JOB —
Scan the entries below for the word "saved". Copy each line that has it.

[Raw records]
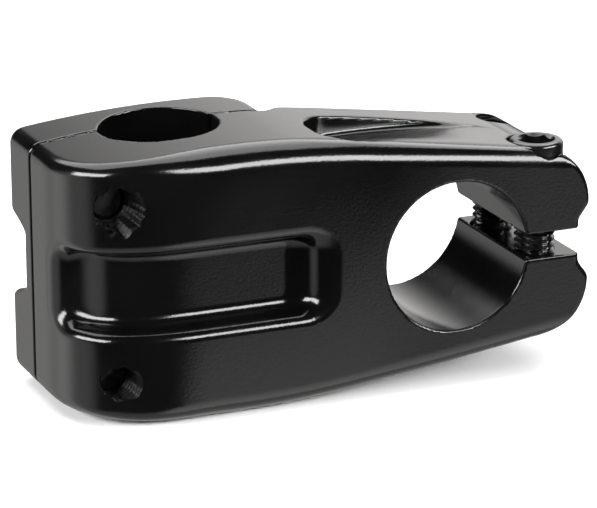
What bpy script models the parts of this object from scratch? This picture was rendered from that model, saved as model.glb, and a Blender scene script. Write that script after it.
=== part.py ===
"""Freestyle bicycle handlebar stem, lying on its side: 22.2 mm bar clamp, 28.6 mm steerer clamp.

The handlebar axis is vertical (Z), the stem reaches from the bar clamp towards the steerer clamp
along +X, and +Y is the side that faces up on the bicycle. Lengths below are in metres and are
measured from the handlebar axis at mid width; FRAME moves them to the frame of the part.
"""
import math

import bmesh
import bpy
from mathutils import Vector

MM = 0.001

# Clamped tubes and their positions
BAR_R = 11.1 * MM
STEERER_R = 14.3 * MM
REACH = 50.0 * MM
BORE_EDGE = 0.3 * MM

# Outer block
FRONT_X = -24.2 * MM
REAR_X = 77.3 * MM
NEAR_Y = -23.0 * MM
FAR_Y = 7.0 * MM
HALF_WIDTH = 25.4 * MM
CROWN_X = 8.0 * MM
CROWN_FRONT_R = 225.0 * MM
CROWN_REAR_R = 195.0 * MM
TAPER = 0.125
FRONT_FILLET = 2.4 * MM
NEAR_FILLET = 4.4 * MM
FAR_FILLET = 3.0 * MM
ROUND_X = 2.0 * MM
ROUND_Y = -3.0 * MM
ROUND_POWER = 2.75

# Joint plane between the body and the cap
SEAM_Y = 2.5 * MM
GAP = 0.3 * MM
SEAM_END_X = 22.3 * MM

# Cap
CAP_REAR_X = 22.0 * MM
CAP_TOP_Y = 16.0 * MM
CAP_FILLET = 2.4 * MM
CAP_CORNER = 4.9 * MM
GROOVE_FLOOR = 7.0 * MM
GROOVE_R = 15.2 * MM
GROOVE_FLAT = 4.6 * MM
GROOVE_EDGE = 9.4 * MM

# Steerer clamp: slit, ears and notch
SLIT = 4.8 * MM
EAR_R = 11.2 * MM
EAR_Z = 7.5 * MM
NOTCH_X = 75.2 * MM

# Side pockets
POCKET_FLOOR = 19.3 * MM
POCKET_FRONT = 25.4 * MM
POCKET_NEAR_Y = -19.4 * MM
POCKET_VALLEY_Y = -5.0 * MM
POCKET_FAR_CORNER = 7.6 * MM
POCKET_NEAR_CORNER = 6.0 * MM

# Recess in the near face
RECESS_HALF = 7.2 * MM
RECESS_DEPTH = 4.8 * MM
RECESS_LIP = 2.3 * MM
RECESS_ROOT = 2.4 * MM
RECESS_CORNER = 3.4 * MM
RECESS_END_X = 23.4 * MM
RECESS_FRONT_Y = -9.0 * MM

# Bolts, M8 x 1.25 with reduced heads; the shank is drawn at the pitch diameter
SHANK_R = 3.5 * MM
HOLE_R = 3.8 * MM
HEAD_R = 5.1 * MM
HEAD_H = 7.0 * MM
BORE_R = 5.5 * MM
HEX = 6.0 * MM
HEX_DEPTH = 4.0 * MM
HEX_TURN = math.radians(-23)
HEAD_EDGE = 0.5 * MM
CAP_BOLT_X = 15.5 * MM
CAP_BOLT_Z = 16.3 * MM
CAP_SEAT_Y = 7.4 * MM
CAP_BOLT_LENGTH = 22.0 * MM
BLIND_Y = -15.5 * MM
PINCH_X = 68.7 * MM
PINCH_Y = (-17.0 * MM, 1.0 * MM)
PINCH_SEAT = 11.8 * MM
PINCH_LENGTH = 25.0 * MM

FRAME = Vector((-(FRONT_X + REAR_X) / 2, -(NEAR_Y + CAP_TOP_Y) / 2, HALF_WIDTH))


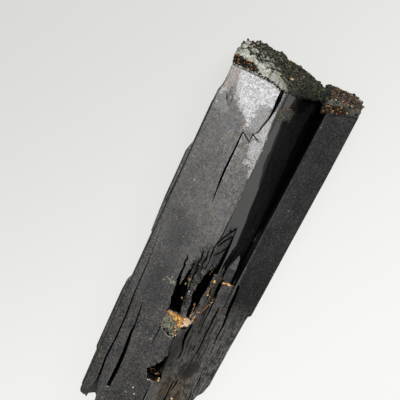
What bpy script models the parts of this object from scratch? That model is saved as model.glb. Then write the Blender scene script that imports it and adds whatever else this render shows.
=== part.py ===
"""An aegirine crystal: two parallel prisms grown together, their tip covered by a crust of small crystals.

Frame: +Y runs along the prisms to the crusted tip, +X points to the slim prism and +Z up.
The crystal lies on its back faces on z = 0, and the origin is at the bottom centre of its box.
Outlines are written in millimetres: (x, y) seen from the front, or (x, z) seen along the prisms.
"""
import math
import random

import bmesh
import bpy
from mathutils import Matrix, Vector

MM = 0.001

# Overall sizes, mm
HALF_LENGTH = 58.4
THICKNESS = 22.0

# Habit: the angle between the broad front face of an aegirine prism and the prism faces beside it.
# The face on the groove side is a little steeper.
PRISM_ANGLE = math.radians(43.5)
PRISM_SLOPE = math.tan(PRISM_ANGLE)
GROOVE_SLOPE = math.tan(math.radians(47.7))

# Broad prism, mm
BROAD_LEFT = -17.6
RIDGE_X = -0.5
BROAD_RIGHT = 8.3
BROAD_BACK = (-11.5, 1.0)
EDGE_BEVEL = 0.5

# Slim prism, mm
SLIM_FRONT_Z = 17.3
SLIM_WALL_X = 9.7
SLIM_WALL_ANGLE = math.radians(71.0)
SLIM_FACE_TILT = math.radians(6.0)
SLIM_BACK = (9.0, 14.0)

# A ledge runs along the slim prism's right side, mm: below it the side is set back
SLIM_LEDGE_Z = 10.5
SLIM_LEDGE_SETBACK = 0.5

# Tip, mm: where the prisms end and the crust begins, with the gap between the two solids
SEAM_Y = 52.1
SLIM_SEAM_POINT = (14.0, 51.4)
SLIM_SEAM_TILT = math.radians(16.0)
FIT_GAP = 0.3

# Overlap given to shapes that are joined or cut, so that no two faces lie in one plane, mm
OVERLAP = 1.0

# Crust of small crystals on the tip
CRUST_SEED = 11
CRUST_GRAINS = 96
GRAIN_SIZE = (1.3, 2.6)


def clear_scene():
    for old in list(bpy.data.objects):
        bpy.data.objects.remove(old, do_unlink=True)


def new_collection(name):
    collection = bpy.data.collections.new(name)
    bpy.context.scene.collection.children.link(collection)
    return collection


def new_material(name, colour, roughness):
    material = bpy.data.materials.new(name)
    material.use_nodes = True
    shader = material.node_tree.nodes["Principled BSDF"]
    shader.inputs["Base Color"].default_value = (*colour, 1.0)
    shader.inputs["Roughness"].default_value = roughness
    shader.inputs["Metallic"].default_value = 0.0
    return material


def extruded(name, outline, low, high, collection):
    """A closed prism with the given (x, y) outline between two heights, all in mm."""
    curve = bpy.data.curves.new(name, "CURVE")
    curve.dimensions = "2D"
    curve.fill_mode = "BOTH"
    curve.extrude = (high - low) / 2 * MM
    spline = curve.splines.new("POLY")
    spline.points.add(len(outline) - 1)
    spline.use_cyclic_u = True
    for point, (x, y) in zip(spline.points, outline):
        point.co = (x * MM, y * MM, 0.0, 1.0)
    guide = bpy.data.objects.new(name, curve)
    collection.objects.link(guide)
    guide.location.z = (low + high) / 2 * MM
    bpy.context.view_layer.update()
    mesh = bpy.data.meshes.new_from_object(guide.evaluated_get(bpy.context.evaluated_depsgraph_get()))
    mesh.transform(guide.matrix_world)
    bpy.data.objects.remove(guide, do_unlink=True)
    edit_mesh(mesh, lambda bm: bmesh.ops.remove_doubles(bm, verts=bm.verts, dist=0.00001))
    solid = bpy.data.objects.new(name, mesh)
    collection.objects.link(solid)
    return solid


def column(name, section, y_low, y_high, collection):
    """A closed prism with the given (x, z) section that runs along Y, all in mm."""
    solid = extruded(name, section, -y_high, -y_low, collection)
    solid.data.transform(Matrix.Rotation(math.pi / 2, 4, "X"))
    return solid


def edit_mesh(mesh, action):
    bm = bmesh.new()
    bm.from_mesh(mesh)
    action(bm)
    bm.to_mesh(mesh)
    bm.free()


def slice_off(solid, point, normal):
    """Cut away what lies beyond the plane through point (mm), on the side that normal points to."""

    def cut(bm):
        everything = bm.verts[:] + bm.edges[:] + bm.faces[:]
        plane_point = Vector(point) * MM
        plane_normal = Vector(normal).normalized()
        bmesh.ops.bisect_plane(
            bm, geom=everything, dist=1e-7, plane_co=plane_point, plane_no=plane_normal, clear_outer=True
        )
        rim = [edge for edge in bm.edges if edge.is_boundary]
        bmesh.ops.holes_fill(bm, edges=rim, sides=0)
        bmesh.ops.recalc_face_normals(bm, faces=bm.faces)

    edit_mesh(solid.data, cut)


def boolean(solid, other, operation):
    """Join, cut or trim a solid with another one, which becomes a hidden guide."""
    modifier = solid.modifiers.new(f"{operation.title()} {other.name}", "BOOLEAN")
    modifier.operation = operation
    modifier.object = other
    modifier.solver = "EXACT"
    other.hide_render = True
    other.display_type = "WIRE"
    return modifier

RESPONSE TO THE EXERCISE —
What bpy script models the parts of this object from scratch? This picture was rendered from that model, saved as model.glb, and a Blender scene script. Write that script after it.
What bpy script models the parts of this object from scratch? That model is saved as model.glb. Then write the Blender scene script that imports it and adds whatever else this render shows.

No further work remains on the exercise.